- Problem description
Where a line of the material contains the string "inner", copy that line.

- Records to process
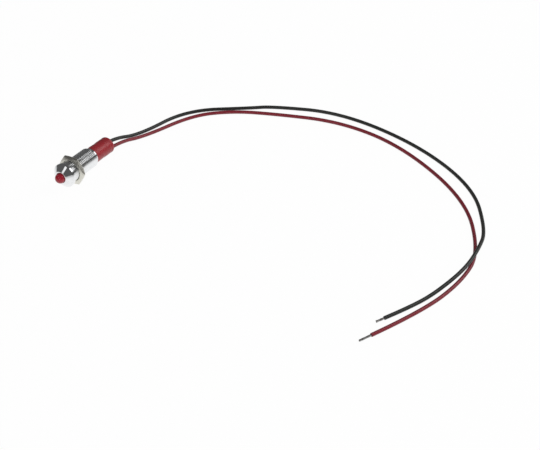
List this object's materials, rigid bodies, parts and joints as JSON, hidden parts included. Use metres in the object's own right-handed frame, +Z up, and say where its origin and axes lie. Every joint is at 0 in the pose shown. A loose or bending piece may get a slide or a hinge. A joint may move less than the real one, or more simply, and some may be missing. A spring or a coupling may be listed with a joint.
{
  "type": "panel indicator light",
  "caption": "Small prominent panel indicator light with a chromed conical bezel, threaded barrel, thin hexagon nut, rear sleeve and insulated flying leads lying on a surface.",
  "frame": {"origin": "on the surface the lamp lies on, under the middle of the lamp's length, leads left out", "axes": "+Y along the lamp from its lens to its leads, +Z up"},
  "size_m": [0.1201, 0.0939, 0.008],
  "materials": {
    "chrome": "bright chrome plate on turned brass",
    "nickel": "satin nickel plate on brass",
    "red_lens": "deep red diffused epoxy",
    "tinned_steel": "tin plated",
    "chip": "polished semiconductor die",
    "gold": "drawn gold wire",
    "black_plastic": "moulded",
    "white_plastic": "extruded",
    "resistor_coat": "dipped coating",
    "black_sleeving": "shrunk sleeving",
    "solder": "cast solder",
    "tinned_copper": "tinned strands",
    "red_sleeving": "shrunk sleeving",
    "resin": "cast resin",
    "red_pvc": "extruded insulation",
    "black_pvc": "extruded insulation"
  },
  "bodies": {
    "root": {"bezel_body": "chrome", "hex_nut": "nickel", "led_lens": "red_lens", "led_cathode_lead": "tinned_steel", "led_anode_lead": "tinned_steel", "led_chip": "chip", "led_bond_wire": "gold", "led_collar": "black_plastic", "insulating_liner": "white_plastic", "resistor_body": "resistor_coat", "resistor_wires": "tinned_steel", "resistor_sleeve": "black_sleeving", "anode_solder": "solder", "red_solder": "solder", "black_solder": "solder", "red_lead_tail": "tinned_copper", "black_lead_tail": "tinned_copper", "rear_sleeve": "red_sleeving", "sleeve_resin": "resin", "red_lead": "red_pvc", "black_lead": "black_pvc", "red_lead_tip": "tinned_copper", "black_lead_tip": "tinned_copper"}
  },
  "joints": []
}
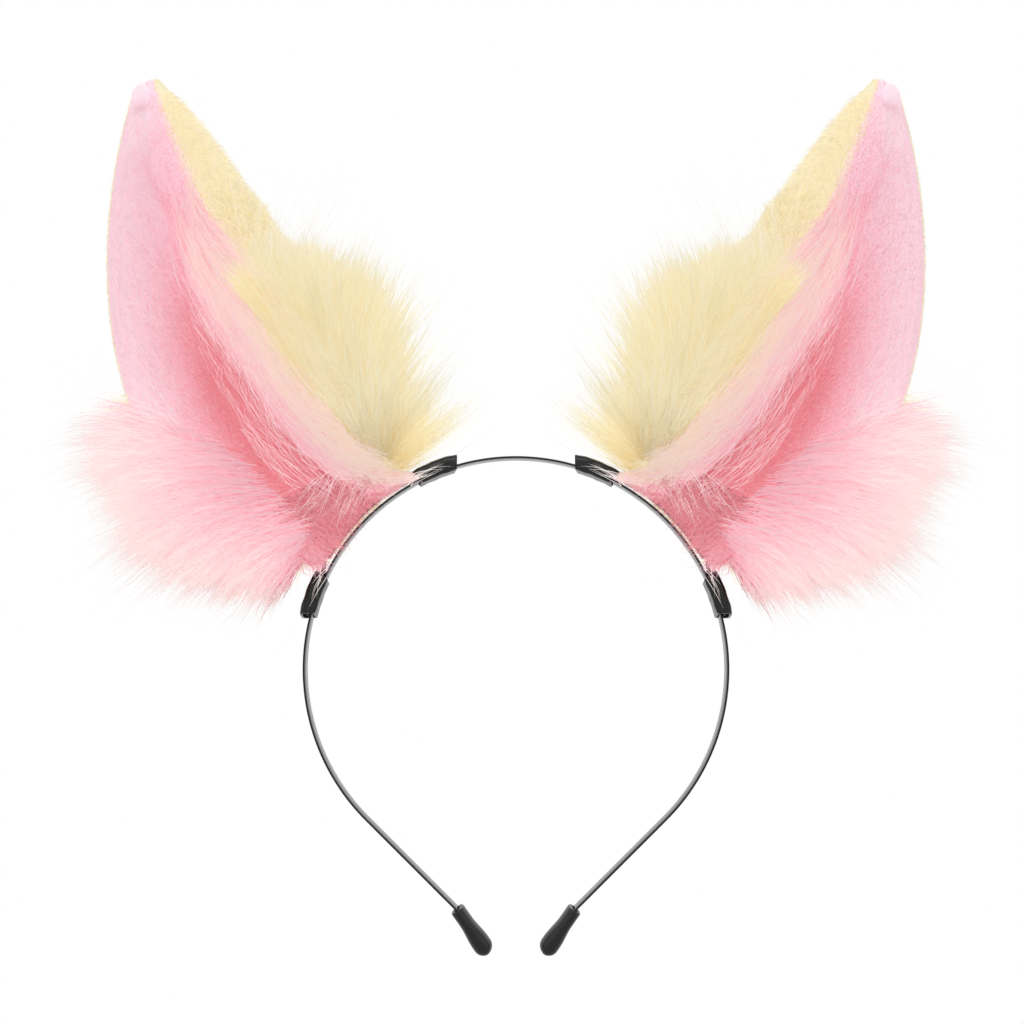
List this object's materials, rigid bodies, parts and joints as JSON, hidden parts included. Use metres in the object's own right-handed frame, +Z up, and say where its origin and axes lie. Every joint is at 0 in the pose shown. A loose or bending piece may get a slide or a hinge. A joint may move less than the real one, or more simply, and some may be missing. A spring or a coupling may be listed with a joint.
{
  "type": "animal ears headband",
  "caption": "Slim spring-steel hair band with two upright fox-like ears in pink and yellow fur on wire frames, held on by shrink tubes.",
  "frame": {"origin": "middle of the band's inner face at the crown, where it sits on the head", "axes": "+Z up out of the head, -Y the front that the ears open to, +X to the viewer's right, across the head"},
  "size_m": [0.2484, 0.04, 0.2594],
  "materials": {
    "band_steel": "black oxide on spring steel, satin, greyer on the inner face",
    "cap_rubber": "matte moulded rubber",
    "shrink_tube": "satin heat-shrink tube",
    "ear_wire_steel": "dark drawn wire",
    "thread": "sewing thread",
    "tape": "woven cotton tape",
    "fibre_fill": "loose polyester fibre",
    "pink_plush": "short clipped pile",
    "yellow_plush": "short clipped pile",
    "yellow_long_fur": "long soft pile",
    "pale_pink_long_fur": "long soft pile",
    "pink_long_fur": "long soft pile"
  },
  "bodies": {
    "band": {"steel_band": "band_steel", "left_tip_cap": "cap_rubber", "right_tip_cap": "cap_rubber"},
    "left_slider": {"left_upper_tube": "shrink_tube", "left_lower_tube": "shrink_tube"},
    "right_slider": {"right_upper_tube": "shrink_tube", "right_lower_tube": "shrink_tube"},
    "left_ear": {"left_ear_wire": "ear_wire_steel", "left_seam_thread": "thread", "left_foot_tape": "tape", "left_stuffing": "fibre_fill", "left_lining_panel": "pink_plush", "left_back_panel": "yellow_plush", "left_back_tuft": "yellow_long_fur", "left_rim_tuft": "pale_pink_long_fur", "left_outer_tuft": "pink_long_fur"},
    "right_ear": {"right_ear_wire": "ear_wire_steel", "right_seam_thread": "thread", "right_foot_tape": "tape", "right_stuffing": "fibre_fill", "right_lining_panel": "pink_plush", "right_back_panel": "yellow_plush", "right_back_tuft": "yellow_long_fur", "right_rim_tuft": "pale_pink_long_fur", "right_outer_tuft": "pink_long_fur"}
  },
  "joints": [
    {"name": "left_slide", "type": "hinge", "parent": "band", "child": "left_slider", "pos_m": [0, 0, -0.062], "axis": [0, 1, 0], "range_deg": [-10, 10]},
    {"name": "left_tilt", "type": "hinge", "parent": "left_slider", "child": "left_ear", "pos_m": [-0.04183, 0, -0.02161], "axis": [0.6947, 0, 0.7193], "range_deg": [-15, 15]},
    {"name": "right_slide", "type": "hinge", "parent": "band", "child": "right_slider", "pos_m": [0, 0, -0.062], "axis": [0, -1, 0], "range_deg": [-10, 10]},
    {"name": "right_tilt", "type": "hinge", "parent": "right_slider", "child": "right_ear", "pos_m": [0.04183, 0, -0.02161], "axis": [0.6947, 0, -0.7193], "range_deg": [-15, 15]}
  ]
}
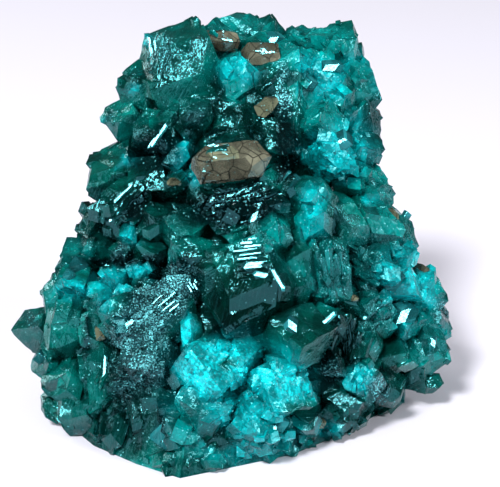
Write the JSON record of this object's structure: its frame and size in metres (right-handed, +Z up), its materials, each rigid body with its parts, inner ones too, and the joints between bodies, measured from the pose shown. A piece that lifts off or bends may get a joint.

- Answer for this exercise
  "frame": {"origin": "middle of the band's inner face at the crown, where it sits on the head", "axes": "+Z up out of the head, -Y the front that the ears open to, +X to the viewer's right, across the head"},
    "band_steel": "black oxide on spring steel, satin, greyer on the inner face",
Write the JSON record of this object's structure: its frame and size in metres (right-handed, +Z up), its materials, each rigid body with its parts, inner ones too, and the joints between bodies, measured from the pose shown. A piece that lifts off or bends may get a joint.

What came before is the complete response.